Look, I’ve always said that Shakespeare means different things to you depending on where you are in life. The entirety of human emotion is, at one point or another, played out on Shakespeare’s stage.  When we say he wrote the recipe for what it means to be human, he didn’t leave out any chapters.

There will come a time in everyone’s life when they have to experience the closing act.  Maybe it’s for your parents, or your grandparents, or yourself.  It’s never a fun topic to think about because, as I said, we know how it ends, and it’s not going to be happy. But there is oh so much Shakespeare to help us through it.

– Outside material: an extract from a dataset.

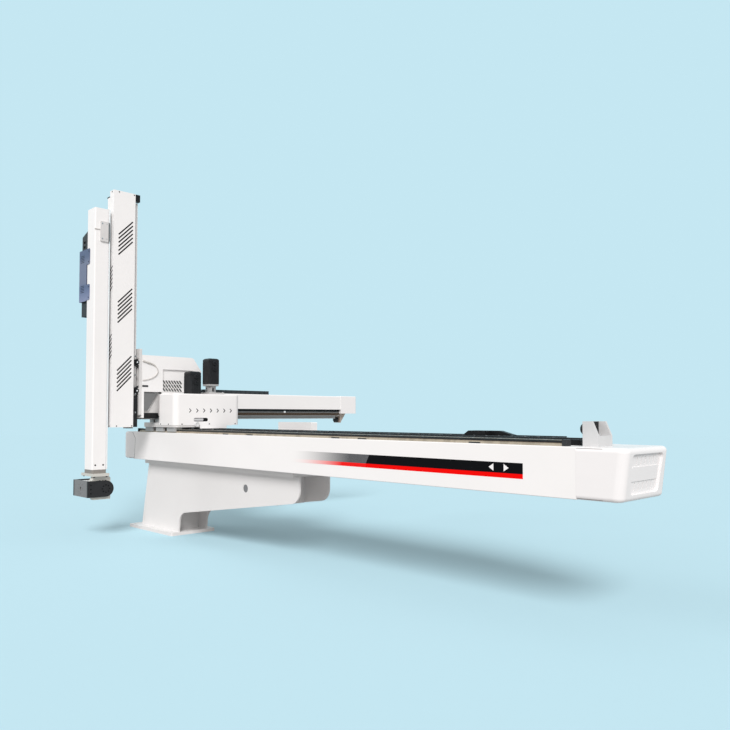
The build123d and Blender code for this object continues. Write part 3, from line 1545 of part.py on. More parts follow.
# Flip actuator on the left of the hanger, with a round body and a mounting block
cheek_right = hanger_right + cheek_gap + cheek_thickness
cheek_left = cheek_right - cheek_span
with BuildPart() as actuator:
    actuator_side = [
        (pivot_y + actuator_back, pivot_z - actuator_height / 2),
        (pivot_y + actuator_back, pivot_z + actuator_top),
        (pivot_y - actuator_front, pivot_z + actuator_top),
        (pivot_y - actuator_front, pivot_z - actuator_nose),
        (pivot_y - actuator_heel, pivot_z - actuator_height / 2),
    ]
    prism("x", -actuator_left, hanger_left, actuator_side)
    rods("x", cheek_left + cheek_thickness + cheek_gap, hanger_left, [(pivot_y, pivot_z)],
         actuator_height / 2 - actuator_shoulder)
    rods("x", cheek_left + cheek_thickness + cheek_gap, hanger_left, [(pivot_y, pivot_z)],
         pivot_radius + shaft_gap, mode=Mode.SUBTRACT)
save(actuator, "flip_actuator")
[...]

That is exactly what this novel wants to do. It strikes such a personal chord that I counted half a dozen moments (at least!) that come straight out of my life. But you have to take the good with the bad. When he complains of no longer being able to organize his thoughts clearly in his head, how brilliant large-scale theories come to him so frequently but yet he can’t seem to pull them together coherently when he attempts to write them down, I know exactly what he means and fear that it will only get worse. When he realizes that he’s forgotten the ending to King Lear, it is heartbreaking as I simultaneously imagine what that must be like while I pray that I never learn.

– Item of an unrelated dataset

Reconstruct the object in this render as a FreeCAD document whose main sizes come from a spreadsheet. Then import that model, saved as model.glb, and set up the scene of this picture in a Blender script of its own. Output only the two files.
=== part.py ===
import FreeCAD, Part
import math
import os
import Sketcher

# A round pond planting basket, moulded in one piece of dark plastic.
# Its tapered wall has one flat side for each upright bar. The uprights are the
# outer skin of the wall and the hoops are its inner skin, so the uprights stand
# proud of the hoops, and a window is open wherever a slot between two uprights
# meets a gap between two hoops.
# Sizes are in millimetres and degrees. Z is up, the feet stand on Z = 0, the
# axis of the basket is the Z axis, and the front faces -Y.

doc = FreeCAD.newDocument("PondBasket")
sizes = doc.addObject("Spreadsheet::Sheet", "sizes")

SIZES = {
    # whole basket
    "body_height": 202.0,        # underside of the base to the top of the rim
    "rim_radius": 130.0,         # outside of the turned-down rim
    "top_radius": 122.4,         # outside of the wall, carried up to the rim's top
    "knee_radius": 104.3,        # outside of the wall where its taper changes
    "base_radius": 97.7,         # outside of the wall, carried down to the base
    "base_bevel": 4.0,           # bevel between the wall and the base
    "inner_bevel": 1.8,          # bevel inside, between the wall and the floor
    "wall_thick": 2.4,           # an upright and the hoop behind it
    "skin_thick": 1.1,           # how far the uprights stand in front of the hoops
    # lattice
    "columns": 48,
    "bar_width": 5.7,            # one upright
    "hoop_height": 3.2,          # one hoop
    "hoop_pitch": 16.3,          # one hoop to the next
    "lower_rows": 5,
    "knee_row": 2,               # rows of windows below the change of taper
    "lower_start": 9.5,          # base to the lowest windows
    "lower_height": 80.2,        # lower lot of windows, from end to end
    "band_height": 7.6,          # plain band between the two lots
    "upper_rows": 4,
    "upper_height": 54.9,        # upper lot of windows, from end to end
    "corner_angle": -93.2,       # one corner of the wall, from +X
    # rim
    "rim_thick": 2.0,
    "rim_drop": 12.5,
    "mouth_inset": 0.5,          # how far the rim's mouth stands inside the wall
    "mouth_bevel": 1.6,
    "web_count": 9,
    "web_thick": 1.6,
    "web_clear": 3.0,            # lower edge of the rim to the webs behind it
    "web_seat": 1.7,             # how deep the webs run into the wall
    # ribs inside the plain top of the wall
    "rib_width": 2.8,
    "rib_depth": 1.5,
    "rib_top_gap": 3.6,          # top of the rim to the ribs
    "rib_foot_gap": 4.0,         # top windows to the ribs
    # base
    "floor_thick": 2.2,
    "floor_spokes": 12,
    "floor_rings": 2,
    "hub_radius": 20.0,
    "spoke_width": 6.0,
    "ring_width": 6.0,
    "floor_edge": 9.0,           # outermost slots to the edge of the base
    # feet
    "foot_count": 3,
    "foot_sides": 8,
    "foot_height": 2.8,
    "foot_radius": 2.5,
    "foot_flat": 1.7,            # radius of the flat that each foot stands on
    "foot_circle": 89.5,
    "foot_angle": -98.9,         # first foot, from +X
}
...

Structurally speaking, this is not the kind of book I usually read. One of the reasons that I love Shakespeare is that I believe in dialogue-driven character development.  I could read an entire novel of nothing but people talking to each other as long as I didn’t lose track of the pronouns.  This is a novel about the thoughts of a man alone in a nursing home, and I admit to skimming at times, waiting for a visitor to show up so people could start speaking out loud.  There is a plot – we do learn about his estranged daughter and what’s going on in her life, all mapped against musings of the theme of forgiveness and second chances in Shakespeare’s late plays.  But when you put one character who speaks in snippets of Shakespeare into a conversation with a character who actively denies them, there had better be some depth in that other character. I didn’t see it.  Maybe that’s yet another personal chord, giving me a glimpse into a future where I don’t understand what is important in my children’s lives and why what is important to me is not important to them.

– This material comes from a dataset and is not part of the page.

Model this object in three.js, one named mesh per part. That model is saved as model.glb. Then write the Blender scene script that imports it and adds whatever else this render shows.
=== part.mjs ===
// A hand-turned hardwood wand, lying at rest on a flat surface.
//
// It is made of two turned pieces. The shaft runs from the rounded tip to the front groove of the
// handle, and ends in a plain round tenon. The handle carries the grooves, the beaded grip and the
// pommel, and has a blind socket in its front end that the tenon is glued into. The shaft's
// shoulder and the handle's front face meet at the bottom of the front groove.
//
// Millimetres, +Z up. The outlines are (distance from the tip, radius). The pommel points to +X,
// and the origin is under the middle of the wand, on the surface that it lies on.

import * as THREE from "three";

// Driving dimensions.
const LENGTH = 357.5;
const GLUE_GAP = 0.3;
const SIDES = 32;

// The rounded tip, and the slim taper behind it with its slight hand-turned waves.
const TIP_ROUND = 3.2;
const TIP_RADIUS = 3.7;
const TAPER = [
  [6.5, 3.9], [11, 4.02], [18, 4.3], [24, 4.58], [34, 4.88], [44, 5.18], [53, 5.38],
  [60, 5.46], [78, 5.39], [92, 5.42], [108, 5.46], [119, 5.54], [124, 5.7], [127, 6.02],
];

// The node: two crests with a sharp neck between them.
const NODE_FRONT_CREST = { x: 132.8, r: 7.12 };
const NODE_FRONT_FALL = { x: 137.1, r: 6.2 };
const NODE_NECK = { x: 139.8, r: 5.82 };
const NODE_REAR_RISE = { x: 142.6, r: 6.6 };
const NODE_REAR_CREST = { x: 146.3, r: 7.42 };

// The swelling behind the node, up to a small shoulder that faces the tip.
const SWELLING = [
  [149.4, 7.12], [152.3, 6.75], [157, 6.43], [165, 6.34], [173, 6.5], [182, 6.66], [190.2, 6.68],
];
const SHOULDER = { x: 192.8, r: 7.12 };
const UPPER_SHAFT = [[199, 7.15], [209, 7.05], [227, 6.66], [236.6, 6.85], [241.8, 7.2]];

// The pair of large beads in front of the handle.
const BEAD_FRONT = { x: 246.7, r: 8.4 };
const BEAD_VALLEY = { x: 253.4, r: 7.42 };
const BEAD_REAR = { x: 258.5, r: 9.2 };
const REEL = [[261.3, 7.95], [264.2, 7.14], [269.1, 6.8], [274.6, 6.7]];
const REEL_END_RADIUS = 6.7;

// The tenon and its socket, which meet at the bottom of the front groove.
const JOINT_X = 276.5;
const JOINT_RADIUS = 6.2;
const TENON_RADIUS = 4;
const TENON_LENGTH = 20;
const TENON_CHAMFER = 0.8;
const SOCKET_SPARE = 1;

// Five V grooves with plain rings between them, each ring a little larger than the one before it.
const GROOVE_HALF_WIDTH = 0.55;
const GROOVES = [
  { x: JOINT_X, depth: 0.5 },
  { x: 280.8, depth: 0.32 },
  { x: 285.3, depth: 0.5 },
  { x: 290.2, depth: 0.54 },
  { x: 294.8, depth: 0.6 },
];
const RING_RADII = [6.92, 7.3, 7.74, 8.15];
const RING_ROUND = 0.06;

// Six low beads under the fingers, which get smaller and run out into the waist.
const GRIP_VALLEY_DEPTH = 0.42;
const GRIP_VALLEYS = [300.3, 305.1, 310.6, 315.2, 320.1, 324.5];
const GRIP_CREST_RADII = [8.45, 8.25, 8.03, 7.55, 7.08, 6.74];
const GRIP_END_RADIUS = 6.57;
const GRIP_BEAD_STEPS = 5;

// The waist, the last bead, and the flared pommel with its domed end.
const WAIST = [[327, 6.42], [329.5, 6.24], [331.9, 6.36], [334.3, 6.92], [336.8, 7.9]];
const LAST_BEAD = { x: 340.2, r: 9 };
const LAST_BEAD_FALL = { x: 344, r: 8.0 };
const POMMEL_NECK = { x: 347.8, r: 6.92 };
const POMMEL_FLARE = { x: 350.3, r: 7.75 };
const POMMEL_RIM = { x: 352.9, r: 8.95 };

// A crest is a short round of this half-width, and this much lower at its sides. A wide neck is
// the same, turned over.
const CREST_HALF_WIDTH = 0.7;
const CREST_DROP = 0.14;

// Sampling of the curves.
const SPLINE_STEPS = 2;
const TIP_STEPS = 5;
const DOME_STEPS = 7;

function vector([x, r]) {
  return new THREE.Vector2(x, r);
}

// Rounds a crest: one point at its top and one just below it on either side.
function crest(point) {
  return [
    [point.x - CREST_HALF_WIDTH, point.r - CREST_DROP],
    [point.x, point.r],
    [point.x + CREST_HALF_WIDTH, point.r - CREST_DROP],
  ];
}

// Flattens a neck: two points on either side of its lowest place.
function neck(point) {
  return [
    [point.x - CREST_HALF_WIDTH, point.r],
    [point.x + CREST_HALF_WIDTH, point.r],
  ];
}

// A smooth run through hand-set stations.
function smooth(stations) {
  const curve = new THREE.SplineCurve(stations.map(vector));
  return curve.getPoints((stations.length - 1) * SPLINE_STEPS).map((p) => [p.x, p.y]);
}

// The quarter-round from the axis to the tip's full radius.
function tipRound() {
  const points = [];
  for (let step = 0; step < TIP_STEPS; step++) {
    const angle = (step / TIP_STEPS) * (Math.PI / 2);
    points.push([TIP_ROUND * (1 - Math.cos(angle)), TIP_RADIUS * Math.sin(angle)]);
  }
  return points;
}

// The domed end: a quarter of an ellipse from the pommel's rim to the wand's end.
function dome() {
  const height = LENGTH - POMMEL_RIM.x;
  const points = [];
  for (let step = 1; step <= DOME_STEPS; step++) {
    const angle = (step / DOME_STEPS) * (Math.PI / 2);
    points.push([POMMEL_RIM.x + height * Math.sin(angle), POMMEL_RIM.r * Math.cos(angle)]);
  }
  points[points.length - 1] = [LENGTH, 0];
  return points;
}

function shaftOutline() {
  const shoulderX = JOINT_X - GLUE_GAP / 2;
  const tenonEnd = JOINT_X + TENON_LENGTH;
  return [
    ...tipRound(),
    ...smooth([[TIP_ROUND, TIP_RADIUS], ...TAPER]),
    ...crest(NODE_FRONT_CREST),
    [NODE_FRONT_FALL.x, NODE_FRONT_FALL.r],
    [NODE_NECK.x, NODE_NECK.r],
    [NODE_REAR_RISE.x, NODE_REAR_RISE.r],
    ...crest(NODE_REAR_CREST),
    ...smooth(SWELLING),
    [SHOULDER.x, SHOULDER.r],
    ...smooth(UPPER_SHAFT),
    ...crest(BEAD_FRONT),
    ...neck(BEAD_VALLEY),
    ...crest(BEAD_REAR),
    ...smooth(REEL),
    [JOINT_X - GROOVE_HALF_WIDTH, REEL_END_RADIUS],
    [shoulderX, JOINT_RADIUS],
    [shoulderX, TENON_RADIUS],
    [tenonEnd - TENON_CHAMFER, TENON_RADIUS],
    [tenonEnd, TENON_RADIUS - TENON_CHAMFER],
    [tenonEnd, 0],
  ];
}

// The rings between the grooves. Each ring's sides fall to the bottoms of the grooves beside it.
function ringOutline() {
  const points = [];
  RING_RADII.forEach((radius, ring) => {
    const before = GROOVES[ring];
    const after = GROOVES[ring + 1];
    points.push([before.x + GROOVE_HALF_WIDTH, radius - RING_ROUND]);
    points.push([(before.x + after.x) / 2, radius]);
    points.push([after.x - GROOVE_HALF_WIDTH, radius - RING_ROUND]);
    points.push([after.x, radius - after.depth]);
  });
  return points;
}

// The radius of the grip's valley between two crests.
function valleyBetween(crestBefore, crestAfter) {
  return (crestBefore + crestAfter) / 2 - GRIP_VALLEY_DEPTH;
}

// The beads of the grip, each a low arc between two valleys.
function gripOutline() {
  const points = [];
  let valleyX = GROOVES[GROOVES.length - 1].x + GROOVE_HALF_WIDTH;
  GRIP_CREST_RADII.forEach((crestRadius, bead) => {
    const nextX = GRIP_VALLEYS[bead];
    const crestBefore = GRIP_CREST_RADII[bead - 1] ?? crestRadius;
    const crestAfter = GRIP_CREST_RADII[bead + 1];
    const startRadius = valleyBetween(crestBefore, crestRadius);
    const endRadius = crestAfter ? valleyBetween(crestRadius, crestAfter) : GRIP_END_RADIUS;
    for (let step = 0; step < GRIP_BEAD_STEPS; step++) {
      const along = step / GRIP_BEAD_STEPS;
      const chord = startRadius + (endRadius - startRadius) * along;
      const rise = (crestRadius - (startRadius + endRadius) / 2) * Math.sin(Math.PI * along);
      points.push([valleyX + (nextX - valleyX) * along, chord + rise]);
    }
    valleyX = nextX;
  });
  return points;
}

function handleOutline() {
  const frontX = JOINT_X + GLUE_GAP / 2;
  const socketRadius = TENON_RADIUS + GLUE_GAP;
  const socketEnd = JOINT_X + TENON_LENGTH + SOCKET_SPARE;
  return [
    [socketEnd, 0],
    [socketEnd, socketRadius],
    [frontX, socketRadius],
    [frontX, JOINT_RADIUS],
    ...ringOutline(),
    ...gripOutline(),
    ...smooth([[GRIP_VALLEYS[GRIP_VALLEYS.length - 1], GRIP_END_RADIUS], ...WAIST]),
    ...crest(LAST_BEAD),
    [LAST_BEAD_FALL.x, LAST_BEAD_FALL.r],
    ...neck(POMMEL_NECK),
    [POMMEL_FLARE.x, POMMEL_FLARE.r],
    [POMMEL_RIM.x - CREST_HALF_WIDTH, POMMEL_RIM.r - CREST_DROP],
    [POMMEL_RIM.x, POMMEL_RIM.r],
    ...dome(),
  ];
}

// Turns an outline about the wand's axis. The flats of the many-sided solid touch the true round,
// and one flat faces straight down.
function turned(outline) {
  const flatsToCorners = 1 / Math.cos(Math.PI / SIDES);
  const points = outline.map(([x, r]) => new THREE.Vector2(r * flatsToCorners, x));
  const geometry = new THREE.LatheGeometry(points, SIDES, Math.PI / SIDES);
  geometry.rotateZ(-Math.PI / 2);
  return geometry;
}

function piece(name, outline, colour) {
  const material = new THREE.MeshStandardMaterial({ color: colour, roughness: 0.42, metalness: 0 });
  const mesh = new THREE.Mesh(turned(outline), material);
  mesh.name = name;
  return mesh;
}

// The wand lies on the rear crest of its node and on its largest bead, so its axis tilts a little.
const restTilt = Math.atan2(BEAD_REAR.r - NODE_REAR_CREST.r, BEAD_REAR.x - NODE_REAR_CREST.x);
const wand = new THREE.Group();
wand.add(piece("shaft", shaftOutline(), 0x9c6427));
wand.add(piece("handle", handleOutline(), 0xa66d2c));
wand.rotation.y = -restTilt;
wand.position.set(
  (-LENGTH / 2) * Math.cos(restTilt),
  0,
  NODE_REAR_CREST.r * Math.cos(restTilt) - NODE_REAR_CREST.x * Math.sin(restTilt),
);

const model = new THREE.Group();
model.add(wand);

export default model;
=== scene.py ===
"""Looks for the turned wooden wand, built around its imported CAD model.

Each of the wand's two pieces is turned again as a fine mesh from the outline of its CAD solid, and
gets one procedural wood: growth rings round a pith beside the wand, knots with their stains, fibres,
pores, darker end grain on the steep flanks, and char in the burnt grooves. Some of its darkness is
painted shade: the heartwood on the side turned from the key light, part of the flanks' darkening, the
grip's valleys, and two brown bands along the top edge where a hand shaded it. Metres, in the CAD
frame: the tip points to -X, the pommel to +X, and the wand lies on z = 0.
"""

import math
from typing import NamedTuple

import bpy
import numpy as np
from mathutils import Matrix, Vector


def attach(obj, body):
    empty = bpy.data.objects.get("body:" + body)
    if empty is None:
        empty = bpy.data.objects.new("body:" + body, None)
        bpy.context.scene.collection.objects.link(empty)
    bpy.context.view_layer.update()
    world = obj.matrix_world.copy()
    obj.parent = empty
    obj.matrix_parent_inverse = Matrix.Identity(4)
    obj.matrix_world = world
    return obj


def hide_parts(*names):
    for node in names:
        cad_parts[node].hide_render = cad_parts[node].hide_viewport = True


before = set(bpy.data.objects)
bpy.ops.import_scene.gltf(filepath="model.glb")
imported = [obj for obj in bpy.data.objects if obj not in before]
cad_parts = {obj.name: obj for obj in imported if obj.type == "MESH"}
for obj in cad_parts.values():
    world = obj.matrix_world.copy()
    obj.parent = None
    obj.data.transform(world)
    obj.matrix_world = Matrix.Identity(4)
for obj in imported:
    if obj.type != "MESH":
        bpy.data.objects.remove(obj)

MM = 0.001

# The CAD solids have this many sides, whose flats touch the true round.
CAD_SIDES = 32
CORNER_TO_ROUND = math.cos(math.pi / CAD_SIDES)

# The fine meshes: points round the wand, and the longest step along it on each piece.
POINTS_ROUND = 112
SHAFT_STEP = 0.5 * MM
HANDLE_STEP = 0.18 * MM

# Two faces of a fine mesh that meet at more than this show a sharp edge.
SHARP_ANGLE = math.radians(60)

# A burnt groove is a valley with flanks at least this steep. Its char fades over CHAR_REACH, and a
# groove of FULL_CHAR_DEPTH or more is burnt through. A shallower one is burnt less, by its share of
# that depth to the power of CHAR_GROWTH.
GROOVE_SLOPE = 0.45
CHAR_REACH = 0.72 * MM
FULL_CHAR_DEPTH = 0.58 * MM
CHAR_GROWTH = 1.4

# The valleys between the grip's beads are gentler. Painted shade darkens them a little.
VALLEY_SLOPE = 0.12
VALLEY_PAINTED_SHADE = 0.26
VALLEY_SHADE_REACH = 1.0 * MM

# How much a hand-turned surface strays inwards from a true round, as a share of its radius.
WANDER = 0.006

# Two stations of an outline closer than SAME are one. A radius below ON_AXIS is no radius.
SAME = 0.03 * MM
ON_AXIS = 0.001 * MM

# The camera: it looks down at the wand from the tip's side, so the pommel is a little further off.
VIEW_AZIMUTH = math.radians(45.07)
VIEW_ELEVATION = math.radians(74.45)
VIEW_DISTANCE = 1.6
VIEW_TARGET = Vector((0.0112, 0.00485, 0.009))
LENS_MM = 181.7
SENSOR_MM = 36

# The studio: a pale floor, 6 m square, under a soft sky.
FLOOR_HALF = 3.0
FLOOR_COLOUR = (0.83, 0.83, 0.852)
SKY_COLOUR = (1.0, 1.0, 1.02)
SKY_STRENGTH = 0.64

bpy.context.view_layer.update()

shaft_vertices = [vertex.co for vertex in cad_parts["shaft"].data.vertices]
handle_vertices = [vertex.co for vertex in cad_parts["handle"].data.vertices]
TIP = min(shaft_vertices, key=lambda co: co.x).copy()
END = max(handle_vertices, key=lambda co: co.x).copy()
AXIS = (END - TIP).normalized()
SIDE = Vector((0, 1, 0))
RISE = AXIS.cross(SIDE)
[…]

That’s perhaps the most compelling thing I can say about this book – not only does everything that happens map back to Shakespeare, but it maps back to me.  Chances are, you’re going to feel the same way. Whenever people want to whine about the relevance of Shakespeare today, this is what we try to explain.  Everybody gets older, everybody has regrets, everybody wishes for the chance for reconciliation and forgiveness.  Shakespeare knew that. Jean Hegland knows that.

At the time of this writing I have not finished the book. I am honestly afraid of how it ends.  I know that Winter’s Tale and Tempest manage to pull off a happy ending, so I’m keeping my fingers crossed!

Buy Still Time by Jean Hegland on Amazon Now

Review : The Fosters – Romeo and Juliet

I think I would have liked this show 20 or 30 years ago.  When I was closer to high school. This just made me feel old.

Look, every sitcom in history that’s had anything to do with a high school or high school aged students, from Head of the Class to The Brady Bunch, has at one point or another done a Romeo and Juliet episode. But not too many attempt to pull off a rock musical version.  Not only that, they had alumni from High School Musical and Glee helping out (including Corbin Bleu as Mercutio).  So I wanted to have high hopes.

As always, and I think seriously this has become my trademark, my review is this:  “Needs more Shakespeare.”

I don’t know the show, or the characters, or their arcs. So I’m sure that I missed the lion’s share of the significance of what else was going on, who kissed who, who used to be a couple but broke up and are now on stage together. But you know what? This is where I feel old.  Because I didn’t care.  I just wanted to hear the text.

It started out well, singing the prologue to piano accompaniment. The song itself wasn’t that good, but I applaud the effort.  But just about all the other songs had little to no text in them, and instead were focused on this theme of being “unbreakable” and/or “unstoppable”, whatever significance that is supposed to have, and also how “love will light the way.”  There’s a token reference to jesting at scars that never felt a wound, which is a repeated lyric in one of the songs, but out of context it’s just kind of hanging there.

Meanwhile there’s a whole other story arc going on that just reminded me that these people are closer to my kids’ age than my own.  Example?  Ok, picture this.  Set against the backdrop of SHAKESPEARE, here’s some actual dialogue:

“I’m still in love with you!”
“Then why didn’t you answer my note?”
“What note?”
“I left a note in your backpack.”
“I never got it. What did it say?”
“That I’m in love with you too.”

Whoa.  I’ve got to sit down for a minute. For a brief minute there I got a kick out of the parallel of an important letter gone unread, but I couldn’t get over the overly dramatic dialogue over something so childish.  But then I suppose if I’d let my kids watch this show they would have thought it’s the greatest thing in the world.

Oh, well.  I’ll still probably try to download some of the songs again to see if full versions are available, and if they do more justice to the text than I first noticed.  But I’m pretty sure it’s not going to knock off Hamilton anytime soon.